Deng Xiaoping recognised this, and introduced term limits and planned leadership transitions as a means of establishing more resilience and adaptability into the socialist system; in a way he was mirroring the strengths of democratic systems. Xi Jinping is now undoing this.
NZ shouldn't assume stability
In the long-run a strongman-led, authoritarian state will leave China more exposed to shocks, either through a financial crises or a crisis around political transition. This may not happen soon, but it is something we need to build into our frameworks. We cannot continue to assume that that China will be the source of stability as in the last few decades. It may, in fact, be a source of instability.

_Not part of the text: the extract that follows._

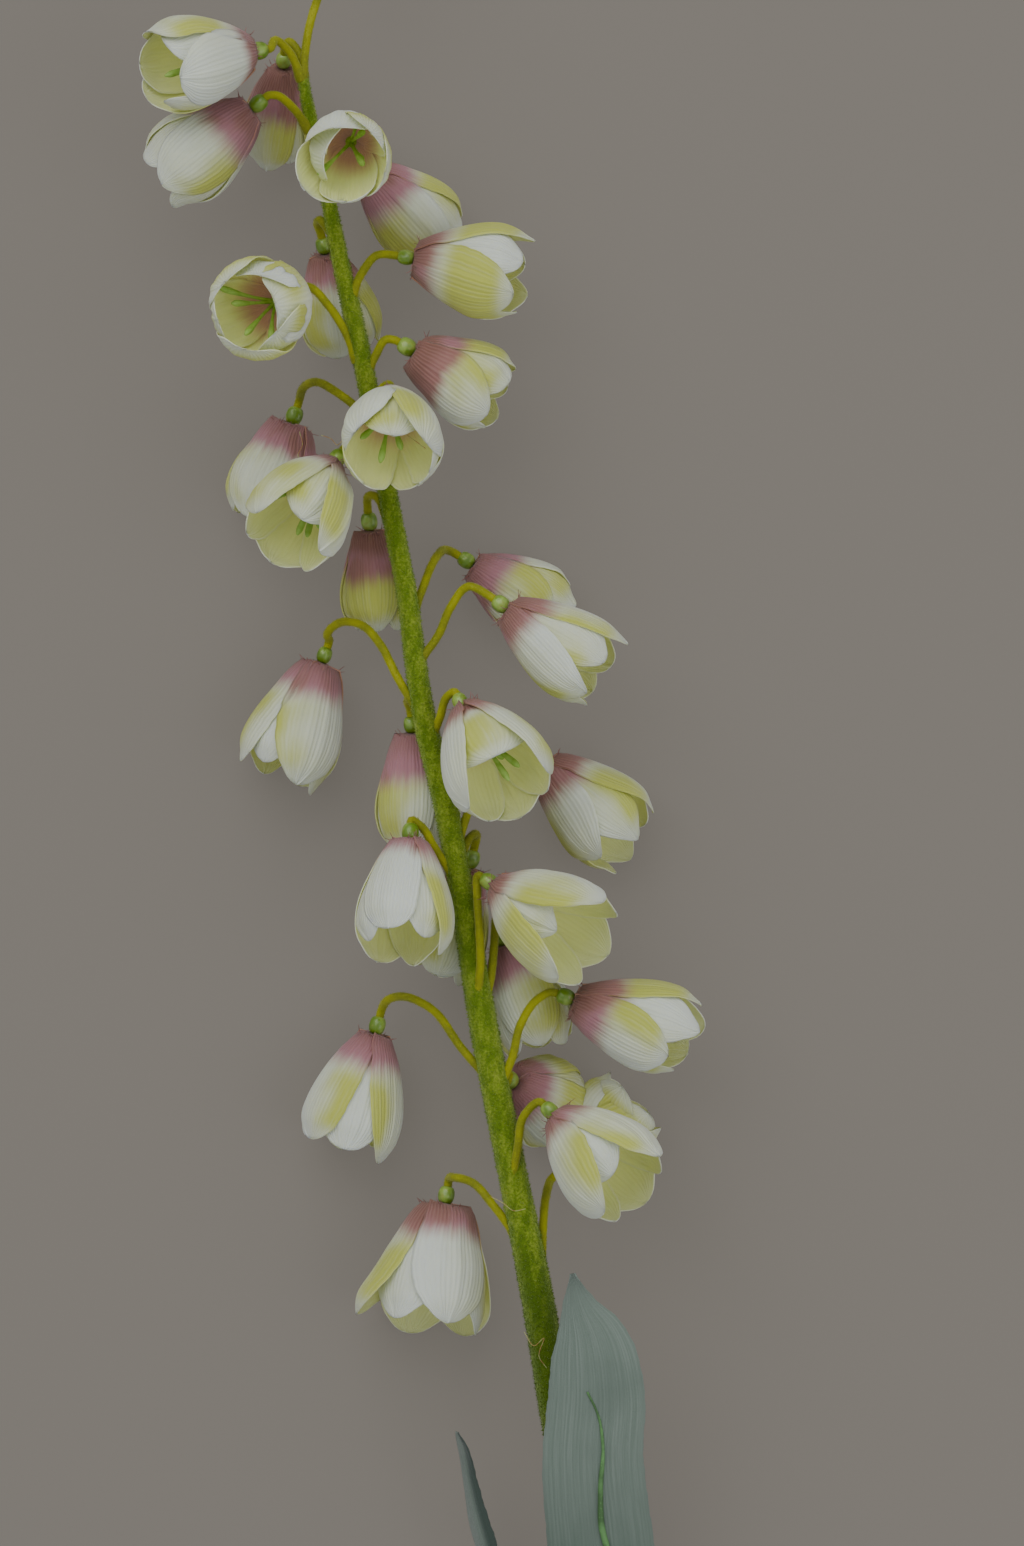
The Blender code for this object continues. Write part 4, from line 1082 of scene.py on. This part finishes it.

This new reality means that we also need to reassess the nature of the relationship New Zealand has with China. Martin Wolf, the brilliant Financial Times columnist, wrote last week that with the changes unfolding in Xi’s China, democracies would have to now see China as a transactional partner rather than a friend with common values.
This is a good starting place, and fits with the distinction the Prime Minister has made between values and interests. You share values with friends and interests with partners. We have a lot of shared interests with China, and need to work constructively with them. But our values tell us that it is a mistake to centralise power and weaken institutions in the way Xi Jinping is currently doing. This is not something we would expect our friends to do.
In practical terms, we do not need to change much. It is in our interest that trade with China grows. Joining the AIIB was a clever pursuit of our own interests, while joining the Belt and Road...not so much.
What has to change is the way we view China. China is an opportunity, and a risk, and from here the risks will not be so easily managed. In order to manage these risks going forward, we need a much more robust domestic debate, one that is unafraid of China or the reaction of the Chinese Communist Party.